In deze zaak heeft de vrouw, eiseres, verzocht om vervangende toestemming van de man, gedaagde, voor een reis met hun minderjarige dochter naar Brazilië. De vrouw heeft aangevoerd dat zij met haar dochter op familiebezoek wil gaan en dat de dochter haar grootouders al vier jaar niet heeft gezien. Daarnaast wil de vrouw ook medische redenen aanvoeren voor de reis. De man heeft echter geweigerd toestemming te geven, wat heeft geleid tot deze kort geding procedure.
De voorzieningenrechter heeft vastgesteld dat de zaak internationale aspecten heeft, gezien de Braziliaanse nationaliteit van de vrouw. De rechtsmacht is gebaseerd op de Brussel II-ter Verordening, en het toepasselijke recht is Nederlands recht. De voorzieningenrechter heeft ook gekeken naar artikel 1:253a van het Burgerlijk Wetboek, dat betrekking heeft op geschillen over gezamenlijk gezag.
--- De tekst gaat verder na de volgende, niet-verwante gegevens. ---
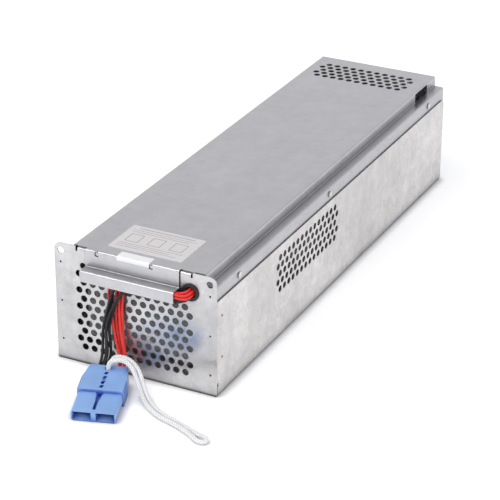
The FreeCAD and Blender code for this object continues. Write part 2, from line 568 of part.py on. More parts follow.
def connector_housing():
    """Moulded two-pole housing: open nose, ribbed grip, tapered tail with two wire bores."""
    half, high = NOSE_WIDTH / 2, NOSE_HEIGHT / 2
    nose = box((-half, half), (0, NOSE_LENGTH), (-high, high))
    nose = nose.makeFillet(NOSE_ROUND, [edge for edge in nose.Edges if edge.BoundBox.YLength > 1])
    grip_end = NOSE_LENGTH + GRIP_LENGTH
    wide, tail, tall = GRIP_WIDTH / 2, TAIL_WIDTH / 2, GRIP_HEIGHT / 2
    grip = prism([(-wide, NOSE_LENGTH), (wide, NOSE_LENGTH), (wide, grip_end), (tail, PLUG_LENGTH),
                  (-tail, PLUG_LENGTH), (-wide, grip_end)], "Z", -tall, tall)
    shape = nose.fuse(grip)
    for side in (-1, 1):
        for rib in range(RIBS):
            y = NOSE_LENGTH + RIB_PITCH * (rib + 0.5)
            shape = shape.cut(box((side * (wide - RIB_DEPTH), side * (wide + 1)), (y, y + RIB_PITCH / 2),
                                  (-tall - 1, tall + 1)))
        pole = side * POLE
        inner, outer = POLE - BORE / 2 - PLUG_GAP, POLE - BORE / 2 - PLUG_GAP + MOUTH_WIDTH
        shape = shape.cut(box((side * inner, side * outer), (-1, MOUTH_DEPTH),
                              (-MOUTH_HEIGHT / 2, MOUTH_HEIGHT / 2)))
        shape = shape.cut(ring_bar(BORE, pole, 0, BORE_START, PLUG_LENGTH + 1))
        play = SEAT / 2
        shape = shape.cut(box((pole - BLADE_WIDTH / 2 - play, pole + BLADE_WIDTH / 2 + play),
                              (MOUTH_DEPTH - 1, BORE_START + 1),
                              (-BLADE_SHEET / 2 - play, BLADE_SHEET / 2 + play)))
        floor = side * (high - GROOVE_DEPTH)
        groove = [(-GROOVE_WIDTH / 2, NOSE_LENGTH), (GROOVE_WIDTH / 2, NOSE_LENGTH), (0, GROOVE_NOSE)]
        shape = shape.cut(prism(groove, "Z", *sorted((floor, side * (high + 1)))))
    for pocket in range(POCKETS):
        y = FIRST_POCKET + pocket * POCKET_PITCH
        shape = shape.cut(box((-POCKET_WIDTH / 2, POCKET_WIDTH / 2), (y, y + POCKET_LENGTH),
                              (tall - GROOVE_DEPTH, tall + 1)))
    return shape.cut(flatted_bar(CORD_HOLE, "Z", 0, CORD_HOLE_Y, -tall - 1, tall + 1))


def contact(side):
    """Silvered contact: a barrel for the wires and a flat blade."""
    x = side * POLE
    barrel = ring_bar(BARREL, x, 0, BORE_START + SEAT, BARREL_END)
    blade = box((x - BLADE_WIDTH / 2, x + BLADE_WIDTH / 2), (BLADE_START, BORE_START + 1),
                (-BLADE_SHEET / 2, BLADE_SHEET / 2))
    return barrel.fuse(blade)


def contact_spring(side):
    """Leaf spring bowed between the mouth's floor and the blade."""
    foot = -MOUTH_HEIGHT / 2 + SPRING_SHEET
    crown = -BLADE_SHEET / 2 - SPRING_SHEET
    x = side * POLE
    return folded_sheet([(BLADE_START + 1, foot), (BLADE_START + SPRING_RISE, crown),
                         (MOUTH_DEPTH - 1, foot)],
                        "X", x - SPRING_WIDTH / 2, x + SPRING_WIDTH / 2, SPRING_SHEET, 2 * BEND)


os.makedirs("parts", exist_ok=True)

save("tray", tray())
save("front_plate", front_plate())
save("rear_panel", rear_panel())
save("hood", hood())
save("hood_rail_left", hood_rail(-1))
save("hood_rail_right", hood_rail(1))
save("rail_screws", screw_shanks().fuse(screw_heads()))
save("divider", divider())
save("block_guide_left", block_guide(-1))
save("block_guide_right", block_guide(1))
save("front_stop", front_stop())

liner = BLOCK_WIDTH / 2
divider_faces = (DIVIDER_Y - MIDDLE, DIVIDER_Y + MIDDLE)
save("liner_front", box((-liner, liner), (BAY_FRONT, divider_faces[0]), (SHEET, SHEET + LINER)))
save("liner_rear", box((-liner, liner), (divider_faces[1], BAY_REAR), (SHEET, SHEET + LINER)))

for number in range(BLOCKS):
    save("battery_%d" % (number + 1), block(number))
save("battery_terminals",
     Part.makeCompound([tab(side, number) for side in (-1, 1) for number in range(BLOCKS)]))
save("battery_links", Part.makeCompound([link(number) for number in range(0, BLOCKS, 2)]))

free_wires = {name: tube(name, routed(route), WIRE) for name, route in WIRE_ROUTES.items()}
for name, wire in free_wires.items():
    save(name, wire)

# The wires of each colour in the order of the blocks that they come from
reds = ["red_wire_2", "red_wire_1", "red_wire_4", "red_wire_3"]
blacks = ["black_wire_1", "black_wire_2", "black_wire_3", "black_wire_4"]
red_harness = Part.makeCompound(
    [harness_lead(2 * k, wire, RED_LEVEL) for k, wire in enumerate(reds)])
black_harness = Part.makeCompound(
    [harness_lead(2 * k + 1, wire, BLACK_LEVEL) for k, wire in enumerate(blacks)])
save("black_harness", black_harness)
save("red_harness", red_harness.cut(black_harness))

cover_top = LID_TOP + COVER[2]
save("hold_down_foam", box((FOAM_LEFT, FOAM_RIGHT), (BAY_FRONT, TOP_VENTS[1] - 4 * VENT_ROW),
                           (cover_top, HEIGHT - SHEET)))
foam_base = STOP_TOP + SEAT
save("front_foam", box(FRONT_FOAM[:2], (FRONT + SHEET + FOAM_SETBACK, BAY_FRONT - SEAT),
                       (foam_base, foam_base + FRONT_FOAM[2])))
save("rear_foam", box((-REAR_FOAM_WIDTH / 2, REAR_FOAM_WIDTH / 2), (BAY_REAR + SEAT, REAR - SHEET - SEAT),
                      (SHEET, SHEET + REAR_FOAM_HEIGHT)))

save("grommet", grommet())
housing = on_floor(connector_housing())
save("connector_housing", housing)
contacts = on_floor(Part.makeCompound([contact(-1), contact(1)]))
save("connector_contacts", contacts.cut(list(free_wires.values())))
save("contact_springs", on_floor(Part.makeCompound([contact_spring(-1), contact_spring(1)])))
save("pull_cord", tube("pull_cord", routed(CORD_ROUTE), CORD).cut(housing))
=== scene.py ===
import functools
import math

import bmesh
import bpy
from mathutils import Matrix, Vector


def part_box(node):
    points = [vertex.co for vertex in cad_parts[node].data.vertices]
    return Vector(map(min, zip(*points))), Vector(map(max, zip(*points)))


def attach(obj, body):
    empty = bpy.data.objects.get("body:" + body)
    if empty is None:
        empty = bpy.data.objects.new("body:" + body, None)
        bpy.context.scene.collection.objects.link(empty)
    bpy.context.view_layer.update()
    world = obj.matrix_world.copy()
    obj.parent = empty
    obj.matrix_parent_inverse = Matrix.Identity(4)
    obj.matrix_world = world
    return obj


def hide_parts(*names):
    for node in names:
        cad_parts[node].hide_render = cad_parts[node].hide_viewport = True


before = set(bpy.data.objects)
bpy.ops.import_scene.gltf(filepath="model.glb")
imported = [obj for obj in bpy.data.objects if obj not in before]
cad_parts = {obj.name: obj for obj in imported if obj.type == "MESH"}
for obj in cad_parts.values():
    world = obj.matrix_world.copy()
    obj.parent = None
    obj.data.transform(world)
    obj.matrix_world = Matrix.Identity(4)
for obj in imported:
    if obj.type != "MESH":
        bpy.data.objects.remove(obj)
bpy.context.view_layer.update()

mm = 0.001

# ---------------------------------------------------------------- camera
# A long lens to the right of the front plate and well above it, with a trace of roll, as a
# catalogue picture of a slide-in module is taken.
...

De voorzieningenrechter heeft geoordeeld dat het in het belang van de minderjarige is om de focus te leggen op contactherstel tussen de dochter en de man, in plaats van op lange reizen. De vrouw heeft in het verleden haar medewerking aan hulpverlening beëindigd, wat heeft geleid tot een moeizame zorgregeling. De voorzieningenrechter heeft geconcludeerd dat de voorgenomen reis niet in het belang van de minderjarige is en heeft de vordering van de vrouw afgewezen. De proceskosten zijn gecompenseerd, waarbij iedere partij de eigen kosten draagt.